Chronotherapy Optimization
The efficacy of many medications varies with circadian timing. Antihypertensive drugs, chemotherapy agents, and anti-asthma medications all show time-of-day-dependent efficacy and toxicity profiles. PPG-based circadian phase estimation could enable personalized chronotherapy, timing medication administration to the individual's internal biological time rather than clock time.
This application requires phase estimation accuracy better than 2 hours to be clinically meaningful, a threshold that current multi-feature algorithms are approaching but have not consistently achieved in free-living conditions.
Technical Challenges
Masking Effects
The greatest challenge in PPG-based circadian analysis is separating endogenous circadian signals from exogenous masking effects. Physical activity, posture changes, emotional stress, caffeine, alcohol, and ambient temperature all affect heart rate, HRV, and peripheral vascular tone. These behavioral and environmental influences can mask or distort the underlying circadian signal.
Activity-based filtering (analyzing only rest periods) mitigates this problem but does not eliminate it, as even at rest, postural differences between sitting and lying affect cardiovascular parameters. Advanced algorithms attempt to model and remove masking effects explicitly, but the accuracy of this demasking process is fundamentally limited by the incompleteness of the available contextual data.
Individual Variability
The phase relationship between PPG-derived circadian markers and the central pacemaker (DLMO) varies substantially across individuals. Heart rate acrophase relative to DLMO ranges from 5 to 11 hours across published studies. This variability reflects genuine physiological differences in the coupling between the SCN and downstream effector systems, and it limits the accuracy of any algorithm that applies population-average phase offsets.
Personalized models that learn an individual's characteristic phase relationships over time could substantially improve accuracy but require extended baseline data collection and periodic recalibration against ground-truth phase markers.
Data Quality in Free-Living Conditions
Continuous wrist PPG in free-living conditions produces variable-quality data. Sensor displacement during sleep, motion during daily activities, and environmental light interference create gaps and artifacts in the heart rate and HRV time series. Circadian analysis algorithms must be robust to these data quality issues, either through gap-tolerant fitting methods or through adaptive quality weighting schemes.

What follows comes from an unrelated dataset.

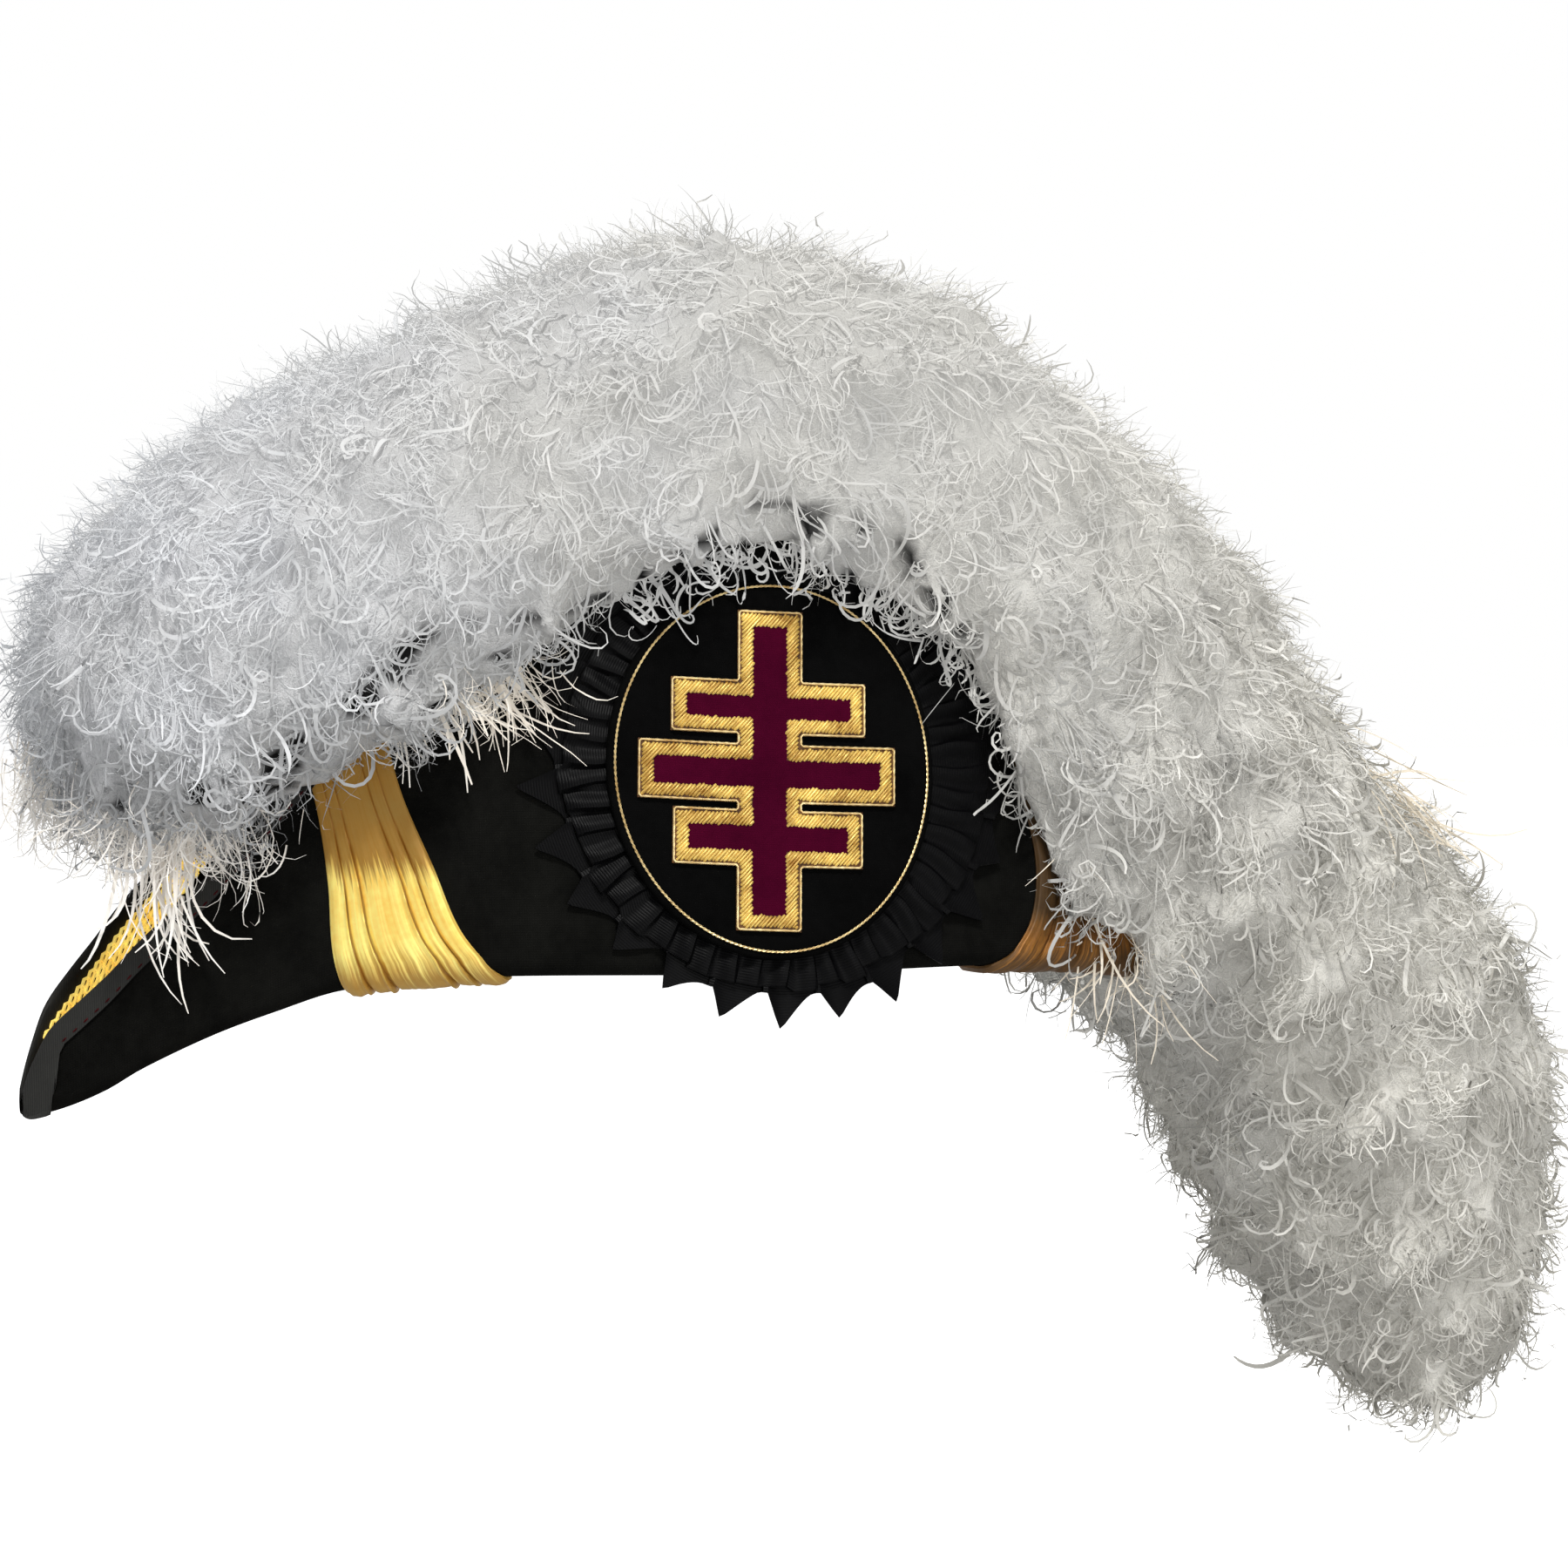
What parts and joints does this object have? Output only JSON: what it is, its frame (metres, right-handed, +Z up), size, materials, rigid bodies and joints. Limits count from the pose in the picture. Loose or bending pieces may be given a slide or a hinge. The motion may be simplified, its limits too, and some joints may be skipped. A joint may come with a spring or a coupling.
{
  "type": "plumed dress hat",
  "caption": "Fore-and-aft dress hat: black turned-up sides round an oval skull, with gold ribbon, a pleated rosette, an embroidered patch and a long curly plume.",
  "frame": {"origin": "centre of the head opening, in the plane of its rim, where a head meets the hat", "axes": "+Z up out of the top of the hat, -X towards the front peak, -Y out of the hat's left side, which carries the rosette"},
  "size_m": [0.4995, 0.2002, 0.3812],
  "materials": {
    "black_cloth": "black napped cloth, matt",
    "black_ribbon": "black ribbed ribbon, slightly glossy",
    "gold_ribbon": "gold satin ribbon with metal thread",
    "gold_lace": "gold metal-thread mesh lace",
    "gold_thread": "gold satin-stitched thread",
    "maroon_cloth": "dark maroon cloth, matt",
    "white_feather": "curly white ostrich feather"
  },
  "bodies": {
    "root": {"crown": "black_cloth", "left_side": "black_cloth", "right_side": "black_cloth", "left_binding": "black_ribbon", "right_binding": "black_ribbon", "left_lace": "gold_lace", "right_lace": "gold_lace", "band_front_left": "gold_ribbon", "band_front_right": "gold_ribbon", "band_rear_left": "gold_ribbon", "band_rear_right": "gold_ribbon", "rosette_points": "black_ribbon", "rosette_pleats": "black_ribbon", "patch_disc": "black_cloth", "patch_cord": "gold_thread", "cross_border": "gold_thread", "cross_fill": "maroon_cloth", "plume_front": "white_feather", "plume_crest": "white_feather", "plume_fall": "white_feather", "plume_tail": "white_feather"}
  },
  "joints": []
}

For researchers and engineers developing circadian analysis pipelines, our algorithms reference provides foundational guidance on PPG signal processing, and our overview of PPG in health conditions contextualizes the clinical significance of circadian disruption.
Conclusion
PPG-based circadian rhythm tracking is transitioning from a research curiosity to a practical capability. The cardiovascular system's robust circadian rhythmicity means that continuous PPG recordings inherently contain information about the phase, amplitude, and regularity of the internal body clock. Current algorithms can estimate circadian phase with accuracy approaching 1 hour under controlled conditions, and ongoing advances in machine learning and multi-sensor fusion are narrowing the gap with laboratory gold standards.
The clinical and public health implications are substantial. Circadian disruption is increasingly recognized as a modifiable risk factor for cardiovascular disease, metabolic disorders, and mental health conditions. A widely deployed, passive circadian monitoring capability through existing wearable PPG sensors could enable population-scale screening for circadian misalignment, personalized shift work scheduling, and optimized timing of medical interventions. The scientific foundation is strong; the engineering challenge now is achieving reliable performance in the noisy, variable conditions of real-world wearable use.